EURIPEDES IN THE WEHO
THE BACCHAE AT CELEBRATION THEATRE
The Celebration Theatre’s artistic director Michael Matthews and the company’s literary manager Allain Rochel have conspired to bring Euripides into WeHo with their brazen re-imagining of the classic Greek epic The Bacchae, first presented in the fourth century BC, shortly after the playwright’s death.
In The Bacchae, Euripides’ Greek Chorus was made up of devout female worshippers of Dionysus the god had enraptured into a sexual frenzy and brought with him from Asia to worshipfully do his bidding. Rochel has cleverly adapted The Bacchae to offer a Chorus made up instead of five scantily-clad hot young Boys’ Town club kids seemingly plucked right off the dance floor at Rage, conspiring all along the way with director Matthews to bring the story—and its relevance to modernday politics and warmongering—into our modern and equally dysfunctional world.
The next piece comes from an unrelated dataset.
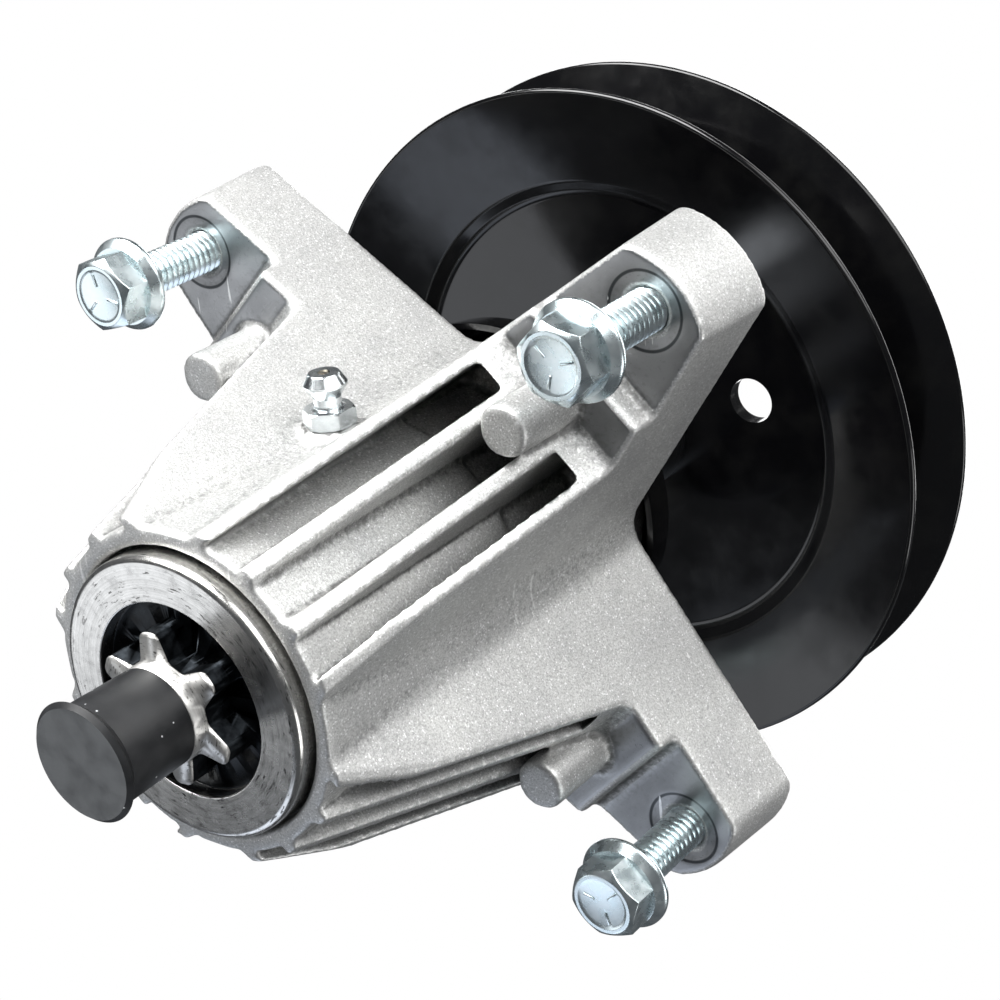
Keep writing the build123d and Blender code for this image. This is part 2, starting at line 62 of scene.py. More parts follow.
# %% Place the camera
camera_right = Vector((-0.807036, -0.098091, 0.582299))
camera_up = Vector((0.162640, 0.911042, 0.378880))
camera_forward = Vector((0.567663, -0.400475, 0.719290))
camera_place = Vector((-0.2337759, 0.16369007, -0.276535856))

bpy.ops.object.camera_add()
camera = bpy.context.object
camera.name = "photo_camera"
camera.matrix_world = Matrix.Translation(camera_place) @ Matrix(
    (camera_right, camera_up, -camera_forward)).transposed().to_4x4()
camera.data.sensor_width = 36.0
camera.data.lens = 77.27
camera.data.clip_start = 0.01
bpy.context.scene.camera = camera
bpy.context.scene.view_settings.view_transform = "Standard"
print("camera is", round(camera_place.length, 4), "m from the origin")

# %% [markdown]
# ## The studio
# Catalogue pictures of metal are taken in a white room with one large soft light. Here the
# room is the world colour, white to the camera and dim to everything that it lights, so that
# gloss paint can still be black. The floor is a plain pale sheet well below the spindle. It
# is kept out of mirror-like reflections, which would otherwise show its far edge in the
# paint.

# %% Lay the floor
bpy.ops.object.select_all(action="DESELECT")
floor_width = 8.0
floor_height = -1.0
bpy.ops.mesh.primitive_plane_add(size=floor_width, location=(0, 0, floor_height))
floor = bpy.context.object
floor.name = "studio_floor"
floor.visible_glossy = False
print("floor lies", -floor_height, "m below the origin")

# %% [markdown]
# ## Two small helpers
# Colours are picked on a screen, so they are written as sRGB hex values and turned to linear
# light by one function. A second one adds a shader node with its settings and links, which
# keeps every material below to a few lines.

# %% Colours and nodes
def linear(hex_colour):
    """Linear RGBA from an sRGB hex colour."""
    parts = [int(hex_colour[k:k + 2], 16) / 255 for k in (1, 3, 5)]
    return [c / 12.92 if c <= 0.04045 else ((c + 0.055) / 1.055) ** 2.4 for c in parts] + [1.0]


def add_node(tree, kind, inputs=None, **settings):
    """Add a shader node, set its options, then give its sockets values or links."""
    node = tree.nodes.new(kind)
    for key, value in settings.items():
        setattr(node, key, value)
    for key, value in (inputs or {}).items():
        if isinstance(value, bpy.types.NodeSocket):
            tree.links.new(value, node.inputs[key])
        else:
            node.inputs[key].default_value = value
    return node

# %% [markdown]
# ## The lights
# One big key light stands up and to the left, as in the photograph. Weaker panels fill the
# right side and the lower left, where the paint and the bolt heads mirror them. A light
# behind and a large one overhead only serve the other sides of the spindle.

# %% Light the room
world = bpy.data.worlds.new("white_studio")
bpy.context.scene.world = world
world.use_nodes = True
sky = world.node_tree
sky.nodes.clear()
seen = add_node(sky, "ShaderNodeLightPath")
lit = add_node(sky, "ShaderNodeBackground", {"Color": linear("#E6EAF0"), "Strength": 0.11})
white = add_node(sky, "ShaderNodeBackground", {"Color": linear("#FFFFFF"), "Strength": 1.0})
room = add_node(sky, "ShaderNodeMixShader",
                {0: seen.outputs["Is Camera Ray"], 1: lit.outputs[0], 2: white.outputs[0]})
add_node(sky, "ShaderNodeOutputWorld", {"Surface": room.outputs[0]})


def soft_light(name, right, up, forward, distance, size, watts, colour):
    """Area light aimed at the spindle, from a direction given as the camera sees it."""
    way = (camera_right * right + camera_up * up + camera_forward * forward).normalized()
    bpy.ops.object.light_add(type="AREA", location=way * distance)
    light = bpy.context.object
    light.name = name
    light.rotation_euler = way.to_track_quat("Z", "Y").to_euler()
    light.data.size = size
    light.data.energy = watts
    light.data.color = linear(colour)[:3]
    light.visible_camera = False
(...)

The Bacchae is a spectacular achievement for the Celebration, with starkly angular and incredibly inventive staging by Matthews and a graffiti-overrun environmental design by Kurt Boetcher that continues through the theatre’s playing space and spilling into the audience. They have also drawn together a spectacular cast, headed by the ever-steadfast Michael A. Shepperd as a bellowing, half-beastly, half-queeny Dionysus, giving a richly defining performance to cap all the others he’s offered LA audiences over the past few years. The campy Bobby Reed, looking like a fugitive from an old Andy Warhol movie as an aging bare beer-bellied, leather-garbed Tireseas, and Daryl Keith Roach as the eventually hoodwinked Cadmus, are wonderful in scenes together that could be playing out at the French Quarter Marketplace. Still, it is Michael Tauzin in his exceptionally promising LA stage debut as Quintus who offers the most memorable moments, particularly in one movingly heartfelt monologue relating the horribly bloody assassination of his lover.
Perhaps the only downside to this auspicious world premiere is that it’s still a tad short of ready for performance. The concept of bringing The Bacchae into our contemporary times is a worthy one, especially the adaptor’s idea that there are “strong parallels” to the gay community’s “reluctance to examine what it is to be gay outside of a sexual context,” as Rochel addresses in his program notes. “If we are to expect new results, we must challenge these ideas in new ways,” he writes, “taking them head-on instead of existing outside a moral and social structure.”
The suggestion of this theme permeates The Bacchae, however, only on a peripheral level still at this point; the adaptation must be brought more solidly into an examination of our modern situation, not just hinted at to “justify an interpretive scheme,” as Rochel admits. Obviously, the talent is there to do just that and the existence of this perfectly moldable raw ancient theatrical material is there for the taking. A little more development and this almost-there retelling of The Bacchae could be a stunning undertaking rather than just a really, really good one.